▶ Objective: Reproduce exactly the opening lines of the listing, stopping after the line that contains "the hard core" and including it.

▶ Data section:
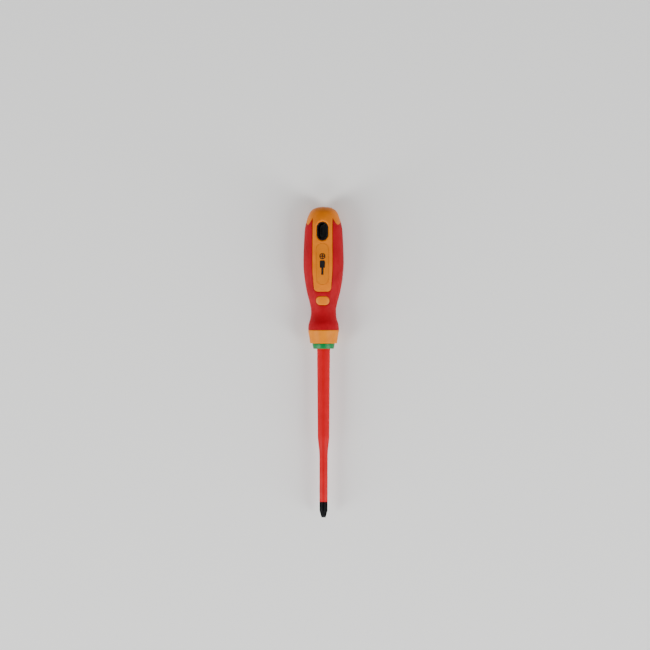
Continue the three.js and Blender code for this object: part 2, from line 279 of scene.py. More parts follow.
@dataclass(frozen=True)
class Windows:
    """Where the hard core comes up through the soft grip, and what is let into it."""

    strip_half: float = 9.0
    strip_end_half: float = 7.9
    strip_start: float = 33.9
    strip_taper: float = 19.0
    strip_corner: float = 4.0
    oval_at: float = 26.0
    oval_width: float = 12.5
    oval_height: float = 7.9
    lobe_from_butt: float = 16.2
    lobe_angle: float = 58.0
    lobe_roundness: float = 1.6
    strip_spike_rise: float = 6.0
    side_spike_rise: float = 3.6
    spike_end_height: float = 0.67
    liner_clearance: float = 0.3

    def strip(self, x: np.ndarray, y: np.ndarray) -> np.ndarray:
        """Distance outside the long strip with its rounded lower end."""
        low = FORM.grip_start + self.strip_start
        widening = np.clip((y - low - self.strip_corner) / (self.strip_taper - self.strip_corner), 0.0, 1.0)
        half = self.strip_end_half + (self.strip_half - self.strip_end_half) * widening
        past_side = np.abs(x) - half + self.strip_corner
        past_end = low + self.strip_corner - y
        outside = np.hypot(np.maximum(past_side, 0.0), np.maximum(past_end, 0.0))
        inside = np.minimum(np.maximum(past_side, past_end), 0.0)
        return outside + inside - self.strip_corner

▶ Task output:
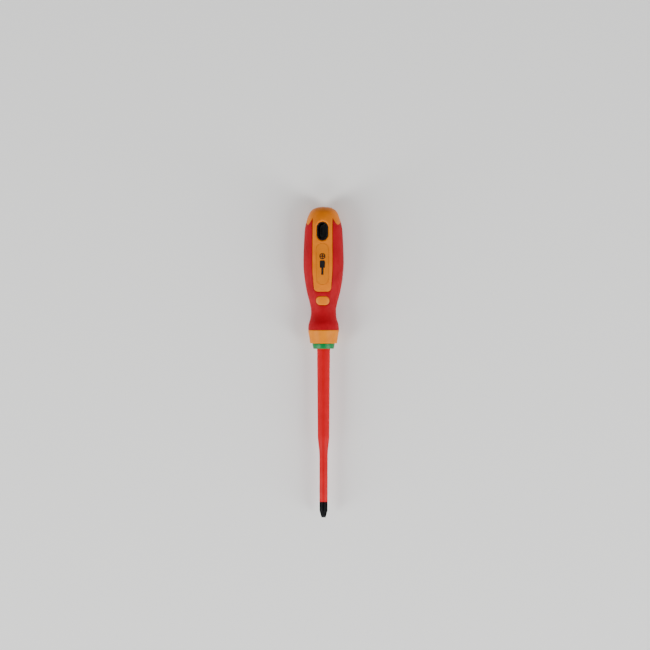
Continue the three.js and Blender code for this object: part 2, from line 279 of scene.py. More parts follow.
@dataclass(frozen=True)
class Windows:
    """Where the hard core comes up through the soft grip, and what is let into it."""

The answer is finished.